Copy the listing below line for line, starting at its first line and ending with the line that has "hook_w = 7;" in it. Add nothing.
==== SOURCE MATERIAL ====
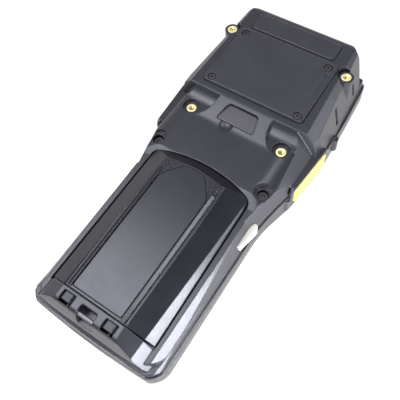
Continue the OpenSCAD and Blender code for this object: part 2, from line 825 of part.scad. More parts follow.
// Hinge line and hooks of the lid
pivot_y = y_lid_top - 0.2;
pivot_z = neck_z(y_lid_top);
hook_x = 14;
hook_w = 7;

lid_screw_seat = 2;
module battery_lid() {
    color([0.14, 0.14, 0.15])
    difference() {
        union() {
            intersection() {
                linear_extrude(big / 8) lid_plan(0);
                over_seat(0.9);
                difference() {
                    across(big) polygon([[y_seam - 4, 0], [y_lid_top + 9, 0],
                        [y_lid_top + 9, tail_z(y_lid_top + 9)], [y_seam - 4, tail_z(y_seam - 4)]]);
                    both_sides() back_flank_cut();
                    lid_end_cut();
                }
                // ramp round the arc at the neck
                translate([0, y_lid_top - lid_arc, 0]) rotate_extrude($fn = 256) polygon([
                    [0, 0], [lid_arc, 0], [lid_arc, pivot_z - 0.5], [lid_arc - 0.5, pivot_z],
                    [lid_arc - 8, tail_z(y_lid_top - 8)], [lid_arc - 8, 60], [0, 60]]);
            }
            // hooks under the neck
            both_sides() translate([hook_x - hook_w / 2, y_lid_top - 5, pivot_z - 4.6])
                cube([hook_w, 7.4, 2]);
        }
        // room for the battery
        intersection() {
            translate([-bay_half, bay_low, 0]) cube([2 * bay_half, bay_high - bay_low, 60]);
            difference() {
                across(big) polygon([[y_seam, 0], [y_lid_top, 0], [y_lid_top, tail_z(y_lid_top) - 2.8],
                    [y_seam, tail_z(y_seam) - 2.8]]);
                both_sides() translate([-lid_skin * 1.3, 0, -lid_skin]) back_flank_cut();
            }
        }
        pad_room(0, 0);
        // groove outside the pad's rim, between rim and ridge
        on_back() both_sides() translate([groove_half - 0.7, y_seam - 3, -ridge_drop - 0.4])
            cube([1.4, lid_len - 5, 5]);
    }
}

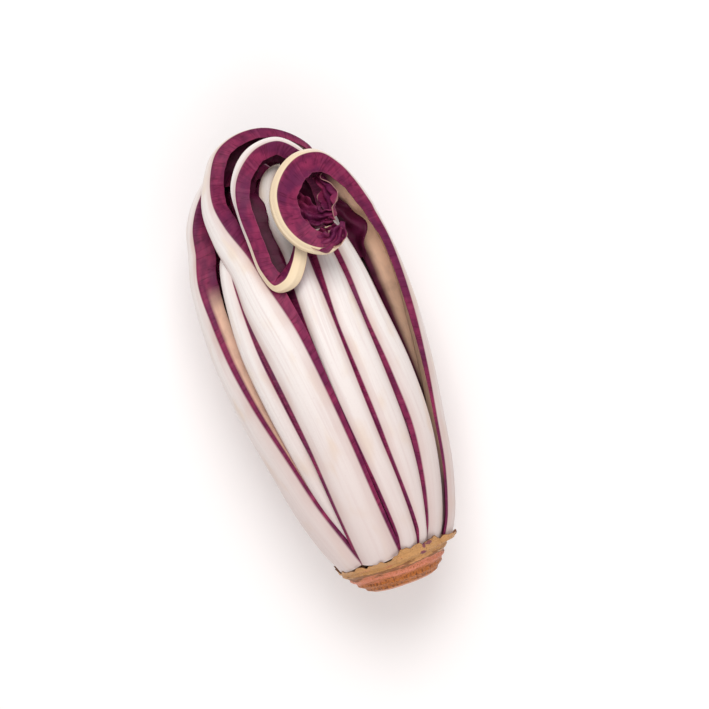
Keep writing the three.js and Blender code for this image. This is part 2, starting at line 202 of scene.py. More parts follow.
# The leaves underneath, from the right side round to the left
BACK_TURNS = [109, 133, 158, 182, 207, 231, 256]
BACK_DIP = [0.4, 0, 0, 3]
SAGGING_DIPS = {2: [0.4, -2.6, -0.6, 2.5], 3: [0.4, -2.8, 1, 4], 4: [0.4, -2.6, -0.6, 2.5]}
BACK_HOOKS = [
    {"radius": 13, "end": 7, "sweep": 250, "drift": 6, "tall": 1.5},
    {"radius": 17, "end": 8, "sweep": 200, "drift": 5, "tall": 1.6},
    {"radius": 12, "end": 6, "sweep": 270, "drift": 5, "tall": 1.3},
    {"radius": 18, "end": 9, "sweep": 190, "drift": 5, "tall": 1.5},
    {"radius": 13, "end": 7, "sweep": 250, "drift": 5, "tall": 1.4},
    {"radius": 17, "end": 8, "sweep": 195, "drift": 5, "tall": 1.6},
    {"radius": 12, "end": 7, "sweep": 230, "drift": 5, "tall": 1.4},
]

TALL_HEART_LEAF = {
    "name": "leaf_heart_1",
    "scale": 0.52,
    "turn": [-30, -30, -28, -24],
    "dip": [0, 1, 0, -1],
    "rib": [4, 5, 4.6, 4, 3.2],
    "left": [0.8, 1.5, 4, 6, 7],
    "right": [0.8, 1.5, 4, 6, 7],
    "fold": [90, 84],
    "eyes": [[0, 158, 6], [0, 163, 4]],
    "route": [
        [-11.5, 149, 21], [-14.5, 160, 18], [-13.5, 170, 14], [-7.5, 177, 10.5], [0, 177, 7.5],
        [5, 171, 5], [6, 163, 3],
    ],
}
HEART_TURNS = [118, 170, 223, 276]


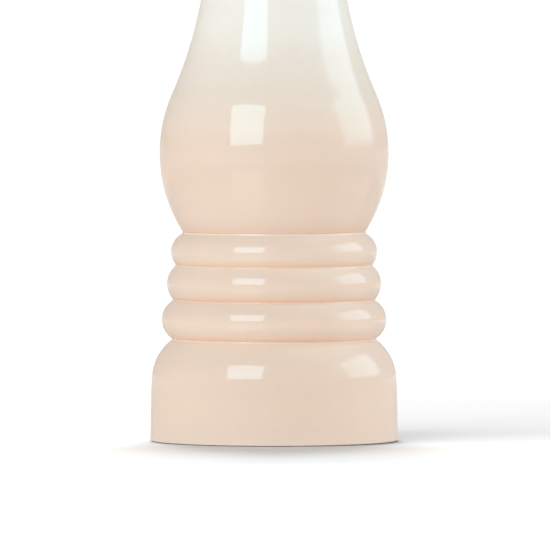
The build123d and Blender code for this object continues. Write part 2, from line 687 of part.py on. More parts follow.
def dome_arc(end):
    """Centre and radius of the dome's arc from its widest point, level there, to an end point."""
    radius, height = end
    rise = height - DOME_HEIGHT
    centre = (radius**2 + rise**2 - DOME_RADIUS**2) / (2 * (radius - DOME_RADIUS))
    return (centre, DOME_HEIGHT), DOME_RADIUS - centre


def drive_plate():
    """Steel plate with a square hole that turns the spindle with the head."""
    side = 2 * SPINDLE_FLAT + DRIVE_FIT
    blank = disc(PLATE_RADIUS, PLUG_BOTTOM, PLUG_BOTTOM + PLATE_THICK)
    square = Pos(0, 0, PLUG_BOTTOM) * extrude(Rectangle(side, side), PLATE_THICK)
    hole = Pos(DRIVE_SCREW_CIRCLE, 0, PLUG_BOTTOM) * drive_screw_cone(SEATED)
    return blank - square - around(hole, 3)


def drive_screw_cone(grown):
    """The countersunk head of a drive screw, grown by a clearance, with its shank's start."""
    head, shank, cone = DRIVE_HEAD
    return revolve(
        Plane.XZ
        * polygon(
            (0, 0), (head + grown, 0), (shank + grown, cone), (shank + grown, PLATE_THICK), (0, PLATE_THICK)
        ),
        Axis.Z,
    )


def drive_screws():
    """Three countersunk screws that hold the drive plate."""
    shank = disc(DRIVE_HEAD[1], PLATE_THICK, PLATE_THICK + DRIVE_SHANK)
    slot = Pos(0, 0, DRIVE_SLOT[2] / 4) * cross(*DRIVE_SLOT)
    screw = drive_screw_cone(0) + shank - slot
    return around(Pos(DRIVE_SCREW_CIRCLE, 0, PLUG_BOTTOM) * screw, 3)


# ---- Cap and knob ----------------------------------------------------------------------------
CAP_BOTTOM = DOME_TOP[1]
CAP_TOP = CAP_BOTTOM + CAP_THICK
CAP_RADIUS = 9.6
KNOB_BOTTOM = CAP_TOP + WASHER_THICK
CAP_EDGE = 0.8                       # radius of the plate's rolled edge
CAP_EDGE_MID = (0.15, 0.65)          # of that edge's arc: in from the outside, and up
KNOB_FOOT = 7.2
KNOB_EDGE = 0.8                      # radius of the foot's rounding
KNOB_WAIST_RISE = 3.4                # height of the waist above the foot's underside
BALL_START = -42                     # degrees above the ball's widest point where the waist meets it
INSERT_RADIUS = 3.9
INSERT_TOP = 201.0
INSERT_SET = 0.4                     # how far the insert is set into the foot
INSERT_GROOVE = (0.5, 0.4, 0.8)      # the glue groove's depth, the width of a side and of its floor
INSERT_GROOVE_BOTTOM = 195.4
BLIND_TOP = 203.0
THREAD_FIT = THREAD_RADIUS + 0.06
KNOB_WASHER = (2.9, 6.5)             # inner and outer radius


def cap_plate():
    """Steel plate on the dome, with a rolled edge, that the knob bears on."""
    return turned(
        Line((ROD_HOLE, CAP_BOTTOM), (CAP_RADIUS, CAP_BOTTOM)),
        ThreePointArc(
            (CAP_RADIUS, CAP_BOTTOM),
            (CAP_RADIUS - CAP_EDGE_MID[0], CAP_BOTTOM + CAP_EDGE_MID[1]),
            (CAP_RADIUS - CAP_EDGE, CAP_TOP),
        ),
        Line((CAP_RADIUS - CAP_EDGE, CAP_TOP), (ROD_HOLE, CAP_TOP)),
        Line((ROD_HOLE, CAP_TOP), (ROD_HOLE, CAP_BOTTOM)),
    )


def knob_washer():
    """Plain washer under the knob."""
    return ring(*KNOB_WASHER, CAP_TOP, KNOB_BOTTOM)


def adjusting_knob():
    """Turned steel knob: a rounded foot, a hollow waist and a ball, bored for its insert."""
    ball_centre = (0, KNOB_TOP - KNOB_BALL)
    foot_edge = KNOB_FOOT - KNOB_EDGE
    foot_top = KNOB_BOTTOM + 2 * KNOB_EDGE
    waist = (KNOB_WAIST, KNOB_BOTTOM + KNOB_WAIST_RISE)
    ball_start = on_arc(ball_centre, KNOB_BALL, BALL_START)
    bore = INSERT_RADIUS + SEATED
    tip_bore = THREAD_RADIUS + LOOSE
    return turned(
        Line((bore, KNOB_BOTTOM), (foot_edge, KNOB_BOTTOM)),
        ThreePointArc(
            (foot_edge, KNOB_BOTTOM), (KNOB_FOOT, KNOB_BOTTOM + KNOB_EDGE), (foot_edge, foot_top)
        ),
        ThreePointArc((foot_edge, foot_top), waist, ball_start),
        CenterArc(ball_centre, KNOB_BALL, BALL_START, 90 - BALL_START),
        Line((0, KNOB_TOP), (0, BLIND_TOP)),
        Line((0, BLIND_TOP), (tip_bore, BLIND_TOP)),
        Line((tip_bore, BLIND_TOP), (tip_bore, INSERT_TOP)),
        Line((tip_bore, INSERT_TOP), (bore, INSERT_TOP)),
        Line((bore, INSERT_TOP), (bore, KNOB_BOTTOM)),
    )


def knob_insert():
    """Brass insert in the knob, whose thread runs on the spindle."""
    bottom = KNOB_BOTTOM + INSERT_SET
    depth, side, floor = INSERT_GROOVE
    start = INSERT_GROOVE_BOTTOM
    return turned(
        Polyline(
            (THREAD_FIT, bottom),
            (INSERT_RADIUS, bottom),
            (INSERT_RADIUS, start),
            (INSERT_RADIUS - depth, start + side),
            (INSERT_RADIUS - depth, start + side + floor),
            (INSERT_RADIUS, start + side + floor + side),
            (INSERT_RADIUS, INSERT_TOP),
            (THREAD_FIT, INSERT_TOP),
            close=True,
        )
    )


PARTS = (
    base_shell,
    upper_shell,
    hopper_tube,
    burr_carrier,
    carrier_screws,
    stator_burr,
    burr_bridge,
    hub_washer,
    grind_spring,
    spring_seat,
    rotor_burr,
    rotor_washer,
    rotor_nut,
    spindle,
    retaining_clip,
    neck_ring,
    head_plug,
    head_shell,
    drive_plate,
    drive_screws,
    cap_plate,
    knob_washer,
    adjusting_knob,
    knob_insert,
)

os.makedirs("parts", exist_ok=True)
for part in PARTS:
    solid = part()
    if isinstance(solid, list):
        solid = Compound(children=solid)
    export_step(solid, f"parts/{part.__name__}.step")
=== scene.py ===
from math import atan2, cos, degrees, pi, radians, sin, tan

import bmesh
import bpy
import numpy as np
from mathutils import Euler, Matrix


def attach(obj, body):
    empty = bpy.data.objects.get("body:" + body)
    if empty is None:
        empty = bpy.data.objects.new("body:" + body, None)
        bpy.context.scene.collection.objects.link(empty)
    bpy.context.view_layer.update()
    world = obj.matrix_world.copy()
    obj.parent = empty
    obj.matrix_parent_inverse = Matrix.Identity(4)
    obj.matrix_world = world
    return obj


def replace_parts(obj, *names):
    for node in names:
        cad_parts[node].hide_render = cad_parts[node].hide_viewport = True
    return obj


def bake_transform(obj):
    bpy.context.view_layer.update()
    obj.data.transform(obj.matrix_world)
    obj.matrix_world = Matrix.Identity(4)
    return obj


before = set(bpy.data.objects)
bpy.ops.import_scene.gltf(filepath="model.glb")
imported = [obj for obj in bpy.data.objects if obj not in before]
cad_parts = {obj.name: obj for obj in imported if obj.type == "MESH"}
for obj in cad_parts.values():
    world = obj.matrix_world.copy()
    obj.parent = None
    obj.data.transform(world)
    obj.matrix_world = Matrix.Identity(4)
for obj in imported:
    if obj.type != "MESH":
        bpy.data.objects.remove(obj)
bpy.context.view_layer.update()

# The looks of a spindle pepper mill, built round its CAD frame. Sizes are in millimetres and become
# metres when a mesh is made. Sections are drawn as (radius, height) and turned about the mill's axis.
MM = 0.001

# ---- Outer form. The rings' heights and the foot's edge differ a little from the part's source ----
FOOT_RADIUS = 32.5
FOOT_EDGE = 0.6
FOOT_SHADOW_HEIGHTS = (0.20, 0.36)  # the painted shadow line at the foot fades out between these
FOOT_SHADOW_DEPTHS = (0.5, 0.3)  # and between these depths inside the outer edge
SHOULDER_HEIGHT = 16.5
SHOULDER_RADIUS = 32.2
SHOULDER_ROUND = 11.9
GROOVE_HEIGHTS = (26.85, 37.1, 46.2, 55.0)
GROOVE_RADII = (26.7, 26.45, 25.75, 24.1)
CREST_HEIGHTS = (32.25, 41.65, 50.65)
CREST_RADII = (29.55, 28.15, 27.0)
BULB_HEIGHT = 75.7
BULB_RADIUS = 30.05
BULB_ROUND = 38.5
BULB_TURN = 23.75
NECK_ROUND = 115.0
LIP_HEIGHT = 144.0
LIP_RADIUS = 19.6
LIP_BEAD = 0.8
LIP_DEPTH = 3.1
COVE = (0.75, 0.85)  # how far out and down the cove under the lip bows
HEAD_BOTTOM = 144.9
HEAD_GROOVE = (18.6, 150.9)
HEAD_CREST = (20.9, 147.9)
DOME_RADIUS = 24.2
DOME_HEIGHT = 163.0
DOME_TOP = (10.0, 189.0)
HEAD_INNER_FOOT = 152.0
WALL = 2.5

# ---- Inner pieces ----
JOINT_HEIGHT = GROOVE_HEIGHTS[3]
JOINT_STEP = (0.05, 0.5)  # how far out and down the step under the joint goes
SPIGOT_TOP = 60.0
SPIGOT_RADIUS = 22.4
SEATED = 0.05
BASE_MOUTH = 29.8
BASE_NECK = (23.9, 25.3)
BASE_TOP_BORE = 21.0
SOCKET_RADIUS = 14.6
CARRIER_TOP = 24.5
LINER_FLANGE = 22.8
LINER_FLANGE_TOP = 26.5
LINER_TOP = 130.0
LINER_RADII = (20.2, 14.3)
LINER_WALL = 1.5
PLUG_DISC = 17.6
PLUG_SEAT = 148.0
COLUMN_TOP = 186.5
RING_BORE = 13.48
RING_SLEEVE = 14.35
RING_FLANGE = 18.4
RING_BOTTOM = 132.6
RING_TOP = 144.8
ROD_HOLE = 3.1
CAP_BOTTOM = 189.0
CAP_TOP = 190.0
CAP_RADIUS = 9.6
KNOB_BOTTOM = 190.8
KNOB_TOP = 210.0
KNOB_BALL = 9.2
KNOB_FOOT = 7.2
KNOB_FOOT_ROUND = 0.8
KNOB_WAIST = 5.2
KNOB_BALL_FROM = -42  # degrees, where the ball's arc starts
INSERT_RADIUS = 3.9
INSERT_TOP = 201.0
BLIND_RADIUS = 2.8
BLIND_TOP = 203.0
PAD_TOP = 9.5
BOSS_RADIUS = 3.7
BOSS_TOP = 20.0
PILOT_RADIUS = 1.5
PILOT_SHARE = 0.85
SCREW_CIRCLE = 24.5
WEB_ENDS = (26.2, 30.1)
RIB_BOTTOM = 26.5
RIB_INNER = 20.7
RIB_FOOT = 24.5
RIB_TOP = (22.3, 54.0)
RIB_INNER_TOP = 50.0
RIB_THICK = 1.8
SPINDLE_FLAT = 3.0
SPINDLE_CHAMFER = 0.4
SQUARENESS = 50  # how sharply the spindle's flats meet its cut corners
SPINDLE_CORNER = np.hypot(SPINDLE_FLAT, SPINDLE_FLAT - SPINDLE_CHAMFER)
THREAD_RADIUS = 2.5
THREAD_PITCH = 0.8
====
**REPLY TO THE EXERCISE**
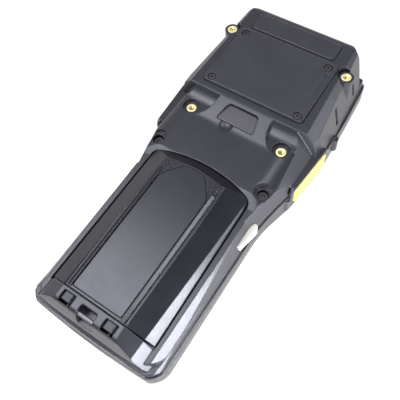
Continue the OpenSCAD and Blender code for this object: part 2, from line 825 of part.scad. More parts follow.
// Hinge line and hooks of the lid
pivot_y = y_lid_top - 0.2;
pivot_z = neck_z(y_lid_top);
hook_x = 14;
hook_w = 7;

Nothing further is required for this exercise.